The particles in the "non-local state" are clearly separated by some distance in three-dimensional space (actually four-dimensional space-time). Perhaps the non-local state of the particles itself creates a bridge between them in one or more other dimensions, which collapses when a measurement is made on either one of them. The total separation between them would then have to be reckoned according to a five- or higher-dimensional formula, which would give zero, even though the three-dimensional part that we're currently aware of is much greater than zero. Figure 1 below shows a cartoon image of this concept. 4
The existence of such a bridge would mean that little higher-dimensional pathways spring up and disappear all the time in our universe, which brings us back to the calculus. The universe may be too swiss-cheesy with sub-microscopic higher-dimensional holes for the smoothness requirments of calculus to be met. In other words, the idea that calculus actually describes reality is a lie.
But it's a good one, because it's so very nearly true that we didn't notice any problems with it for three hundred years. For the most part we still don't notice. We can calculate orbits that get people to the moon and back with calculus. We figured out electromagnetism with it, which gave us radios, televisions, computers, Walkmans, and so much more. And I guarantee that a more accurate theory will be much harder (if not impossible) to use for solving the problems for which calculus works well.
In conclusion, I can say that our mathematics is not so much a map of reality as a metaphor for it. Our current metaphor, the calculus, has such a grip on our imaginations that we physicists will do almost anything to save it, including inventing Supersymmetric String Theories.5 But for practical purposes thus far, calculus is extremely powerful and convenient. If it is ultimately a lie to describe physical reality with it, it is the best and most useful one ever told.
Notes
- See, Teach Your Children.
- See, Science and Faith.
- The most complete discussion I know of this "thought experiment" is in John S. Bell's Speakable and unspeakable in quantum mechanics, Cambridge University Press, 1987. Since most of the discussions are somewhat technical, I recommend you check it out of the library rather than buy it, unless you've already taken an undergraduate course in quantum mechanics.
- For the physicists in the readership, this means that I think that the "collapse of the wavefunction" may be linked to topology change for the case of non-local states. The dimensionality of the "bridge" is equal to the number of non-local quantum numbers describing the state. Janet B. Jones-Oliviera pointed out to me that this type of topology change is fundamentally irreversible. I wonder if any of this might imply altering current methods for calculating Feynman diagrams.

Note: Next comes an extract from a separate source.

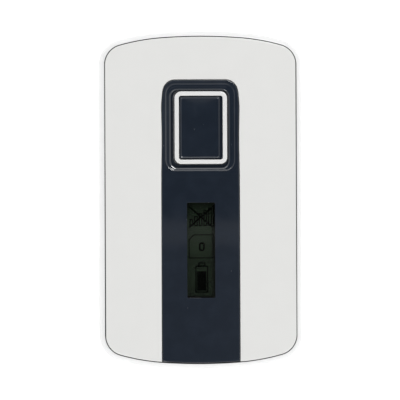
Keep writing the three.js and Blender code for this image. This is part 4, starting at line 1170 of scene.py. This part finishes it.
def build_housing():
    shell = housing_solid("housing")
    inner = housing_outline(-LEDGE)
    seat = prism(housing_outline(seam_grow), seat_z, FAR)
    combine(shell, "DIFFERENCE", [seat, prism(inner, floor_z, FAR)])
    seat_half_width = door_half_width + RAIL_WIDTH + DOOR_SEAT_MARGIN
    seat_top_y = door_top_y + TONGUE_LENGTH + DOOR_SEAT_MARGIN
    seat_top_z = cell_bottom_z + DOOR_SEAT_THICKNESS
    door_seat = slab(seat_half_width, -FAR, seat_top_y, floor_z - OVERRUN, seat_top_z)
    combine(door_seat, "INTERSECT", [prism(inner, floor_z - 2 * OVERRUN, FAR)])
    bay = bay_half_width + BAY_WALL
    bay_ends = (bay_start_y - BAY_WALL, bay_end_y + BAY_WALL)
    bay_block = slab(bay, *bay_ends, floor_z - OVERRUN, board_low.z)
    combine(shell, "UNION", [door_seat, bay_block, *housing_posts()])
    hollow = slab(bay_half_width, bay_start_y, bay_end_y, -OVERRUN, bay_top_z)
    x0, x1 = socket_low.x - SOCKET_FIT, socket_high.x + SOCKET_FIT
    z0, z1 = socket_low.z - SOCKET_FIT, socket_high.z + SOCKET_FIT
    window = block(x0, x1, half_height - OVERRUN, FAR, z0, z1)
    facet_y = shell_high.y - SOCKET_FACET
    facet = block(socket_low.x, socket_high.x, facet_y, FAR, socket_low.z, FAR)
    combine(shell, "DIFFERENCE", [hollow, *door_recess(), window, facet, *housing_holes()])
    soften(shell, SHELL_EDGE)
    settle(shell, "white_shell", "rear_shell", angle=HOUSING_CRISP_ANGLE)


def build_door():
    door = housing_solid("door_panel")
    far = -half_height - housing_grow - OVERRUN
    plate = slab(door_half_width, far, door_top_y, -OVERRUN, door_inner_z)
    rails = slab(door_half_width + RAIL_WIDTH, far, door_top_y, door_rail_z, door_inner_z)
    tongue_ends = (door_top_y - OVERRUN, door_top_y + TONGUE_LENGTH)
    tongue = slab(TONGUE_HALF_WIDTH, *tongue_ends, door_rail_z, door_inner_z)
    combine(plate, "UNION", [rails, tongue])
    combine(door, "INTERSECT", [plate])
    grips = []
    for i in range(GRIP_COUNT):
        y = door_top_y - GRIP_FROM_TOP - i * GRIP_PITCH
        low, high = y - GRIP_PITCH / 4, y + GRIP_PITCH / 4
        grips.append(slab(GRIP_HALF_WIDTH, low, high, -OVERRUN, back_z + GRIP_DEPTH))
    combine(door, "DIFFERENCE", grips)
    soften(door, SHELL_EDGE)
    settle(door, "white_shell", "battery_door", body="battery_hatch", angle=HOUSING_CRISP_ANGLE)


def build_electrode(corner):
    low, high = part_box(f"electrode_{corner}")
    centre = (low + high) / 2
    edge = [(ELECTRODE_RADIUS - x, low.z + z) for x, z in edge_profile(ELECTRODE_EDGE)[::-1]]
    shank = [(SHANK_RADIUS, electrode_seat_z), (SHANK_RADIUS, high.z), (0, high.z)]
    profile = [(0, low.z), *edge, (ELECTRODE_RADIUS, electrode_seat_z), *shank]
    disc = turned(f"electrode_disc_{corner}", profile, ELECTRODE_SIDES, centre)
    look = f"electrode_steel_{corner}"
    turned_metal(look, linear(206, 208, 211), (centre.x, centre.y, low.z))
    settle(disc, "electrode_steel", f"electrode_{corner}", look=look)


def lie_along(piece, node, direction):
    """Lays a piece that was built upright along Y, in a node's place."""
    low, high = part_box(node)
    foot = (low + high) / 2
    foot.y = low.y if direction > 0 else high.y
    turn = Matrix.Rotation(math.radians(-90 * direction), 4, "X")
    piece.data.transform(Matrix.Translation(foot) @ turn)


def build_cell(side, direction):
    """A cell as a bright can and the printed sleeve shrunk over it."""
    low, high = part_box(f"battery_{side}")
    radius = (high.x - low.x) / 2
    body = high.y - low.y - NUB_LENGTH
    can = radius - SLEEVE_WALL

    def wall(reach, low_z, high_z):
        """The side of the cell with its drawn-in ends."""
        end = reach - CELL_EDGE
        return [(end, low_z), (reach, CELL_EDGE), (reach, body - CELL_EDGE), (end, high_z)]

    nub = [(NUB_RADIUS, body), (NUB_RADIUS, body + NUB_LENGTH), (0, body + NUB_LENGTH)]
    profile = [(0, 0), *wall(can, 0, body), *nub]
    metal_can = turned(f"cell_can_{side}", profile, CELL_SIDES)
    lap = radius - SLEEVE_LAP
    lap_z = (SLEEVE_WALL, body - SLEEVE_WALL)
    profile = [(lap, 0), *wall(radius, 0, body), (lap, body), (lap, lap_z[1])]
    profile += [*wall(can, *lap_z)[::-1], (lap, lap_z[0]), (lap, 0)]
    sleeve = turned(f"cell_sleeve_{side}", profile, CELL_SIDES)
    for piece in (metal_can, sleeve):
        lie_along(piece, f"battery_{side}", direction)
    settle(metal_can, "bright_steel", f"battery_{side}")
    settle(sleeve, "cell_wrap")


def build_spring(side, direction):
    """A tapered coil of round wire with its wide end on the contact plate."""
    low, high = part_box(f"battery_spring_{side}")
    length = high.y - low.y - 2 * WIRE_RADIUS
    bm = bmesh.new()
    loops = []
    for step in range(COIL_TURNS * COIL_STEPS + 1):
        share = step / (COIL_TURNS * COIL_STEPS)
        angle = math.tau * COIL_TURNS * share
        radius = COIL_BASE_RADIUS + (COIL_TIP_RADIUS - COIL_BASE_RADIUS) * share
        out = Vector((math.cos(angle), math.sin(angle), 0))
        centre = out * radius + Vector((0, 0, WIRE_RADIUS + length * share))
        loop = []
        for corner in range(WIRE_SIDES):
            turn = math.tau * corner / WIRE_SIDES
            offset = out * math.cos(turn) + Vector((0, 0, math.sin(turn)))
            loop.append(bm.verts.new(centre + offset * WIRE_RADIUS))
        loops.append(loop)
    bridge_all(bm, loops)
    bm.faces.new(loops[0])
    bm.faces.new(loops[-1])
    coil = add_object(f"contact_coil_{side}", bm)
    lie_along(coil, f"battery_spring_{side}", direction)
    settle(coil, "bright_steel", f"battery_spring_{side}")


def dress_node(row):
    """Material and small rounds for a node that the frame gives as it is."""
    node = frame["nodes"][row["node"]]
    node.data.materials.clear()
    node.data.materials.append(materials[row["material_slot"]])
    node.modifiers.new("weld", "WELD").merge_threshold = WELD_DISTANCE
    soften(node, SMALL_EDGE)


build_lid()
build_seal()
build_panel()
build_key_ring()
build_key_pad()
build_dome()
build_window()
build_display()
build_pictograms()
build_housing()
build_door()
for corner in CORNERS:
    build_electrode(corner)
for side, cell_direction in (("left", 1), ("right", -1)):
    build_cell(side, cell_direction)
    build_spring(side, cell_direction)
for row in frame["record"]["subparts"]:
    if row["node"] not in replaced:
        dress_node(row)

# Stage
CAMERA_DISTANCE = 900 * MM
FRAME_WIDTH = 138.4 * MM
CAMERA_TILT = math.radians(1.9)
CAMERA_ROLL = math.radians(0.23)
AIM_OFFSET = Vector((-0.34 * MM, -0.03 * MM, 0))
SENSOR = 36
CLIP_START = 10 * MM
FLOOR_SIZE = 3
FLOOR_CORNER_RADIUS = 0.5
FLOOR_CLOUD_SIZE = 60 * MM
FLOOR_GLOW = 0.2

# The sky is white below the first height and dark above the second, and leans to one side
SKY_LEAN = math.radians(8)
SKY_STOPS = ((0.75, (1, 1, 1, 1)), (0.985, (0.02, 0.02, 0.021, 1)))

# Soft boxes light the part; windows, glints and cards only show in its gloss. Each row has the
# place, the width, the height and the radiance, and all but the cards face the same place.
LIT_PLACE = (0, 0.02, 0.02)
BOXES = (
    ("left_box", (-0.45, 0.05, 0.8), 0.8, 0.25, 0.3),
    ("right_box", (0.45, 0.05, 0.8), 0.8, 0.25, 0.25),
    ("top_box", (0, 0.45, 0.8), 0.9, 0.25, 2.2),
    ("bottom_box", (0, -0.4, 0.8), 0.9, 0.25, 0.62),
    ("low_fill", (0, -0.66, 0.2), 0.9, 0.25, 0.9),
)
GLINTS = (
    ("high_window", (0, 0.62, 0.68), 0.9, 0.2, 2.5),
    ("corner_window", (0.27, 0.46, 0.8), 0.34, 0.17, 30),
    ("left_glint", (-0.22, -0.52, 0.8), 0.24, 0.12, 14),
    ("right_glint", (0.38, -0.42, 0.8), 0.24, 0.12, 2.5),
)
CARDS = (
    ("band_card", (0, -0.03, 1.5), 2, 0.0212, 0.27),
    ("low_card", (0, -0.1206, 1.5), 2, 0.16, 0.075),
)


def build_camera():
    data = bpy.data.cameras.new("camera")
    data.sensor_width = SENSOR
    data.lens = SENSOR * CAMERA_DISTANCE / FRAME_WIDTH
    data.clip_start = CLIP_START
    camera = add_to_scene("camera", data)
    target = Vector((0, 0, front_z)) + AIM_OFFSET
    back = Vector((-math.sin(CAMERA_TILT), 0, math.cos(CAMERA_TILT)))
    lean = Vector((math.sin(CAMERA_ROLL), math.cos(CAMERA_ROLL), 0))
    right = lean.cross(back).normalized()
    up = back.cross(right)
    turn = Matrix((right, up, back)).transposed().to_4x4()
    camera.matrix_world = Matrix.Translation(target + back * CAMERA_DISTANCE) @ turn
    scene.camera = camera


def add_light(name, place, width, height, radiance, target=LIT_PLACE, lights=False):
    """A rectangle whose glow doesn't depend on its size."""
    data = bpy.data.lights.new(name, "AREA")
    data.shape = "RECTANGLE"
    data.size = width
    data.size_y = height
    data.energy = radiance * math.pi * width * height
    light = add_to_scene(name, data)
    light.location = place
    light.rotation_euler = (Vector(target) - Vector(place)).to_track_quat("-Z", "Y").to_euler()
    light.visible_diffuse = lights


def build_floor():
    n = new_material("floor_paper")
    tone = n.blend(n.noise(FLOOR_CLOUD_SIZE), linear(248, 248, 248), linear(252, 252, 252))
    n.set(Base_Color=tone, Roughness=0.9, Emission_Color=(1, 1, 1), Emission_Strength=FLOOR_GLOW)
    bm = bmesh.new()
    fill(bm, ring(bm, rounded(0, 0, FLOOR_SIZE, FLOOR_SIZE, FLOOR_CORNER_RADIUS), 0))
    floor = add_object("floor", bm)
    floor.data.materials.append(materials["floor_paper"])


def build_world():
    world = bpy.data.worlds.new("studio")
    scene.world = world
    n = Nodes(world)
    lean = n.add("VectorRotate", [n.direction], rotation_type="Y_AXIS")
    lean.inputs["Angle"].default_value = SKY_LEAN
    split = n.add("SeparateXYZ", [lean.outputs[0]])
    ramp = n.add("ValToRGB", [split.outputs["Z"]])
    for stop, (position, colour) in zip(ramp.color_ramp.elements, SKY_STOPS):
        stop.position = position
        stop.color = colour
    n.put(ramp.outputs["Color"], n.tree.nodes["Background"].inputs["Color"])


build_camera()
build_world()
build_floor()
for row in BOXES:
    add_light(*row, lights=True)
for row in GLINTS:
    add_light(*row)
for row in CARDS:
    x, y, _ = row[1]
    add_light(*row, target=(x, y, 0))
scene.view_settings.view_transform = "Standard"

- String theories were invented because taking the limit as point A goes to point B causes certain physical quantities like the self-energy of a point-like particle to become infinite. Although there are mathematically well established ways to handle these infinities in most field theories, they don't work with gravity. Therefore the current rage in physics is to do away with the notion of point-like particles and to pretend that all fundamental particles are closed loops, or strings. This fixes the immediate problem of the infinities, but still hasn't yielded a practical theory. I think this is because the "foaminess" of spacetime at this level has yet to be addressed with a mathematics that has no "points" (or point-substitutes) at all unless some physics makes them happen. Actually, space-time may be "foamy" (multiply connected) even at the macroscopic level, if my speculation regarding the Einstein-Poldosky-Rosen thought experiment has any substance to it.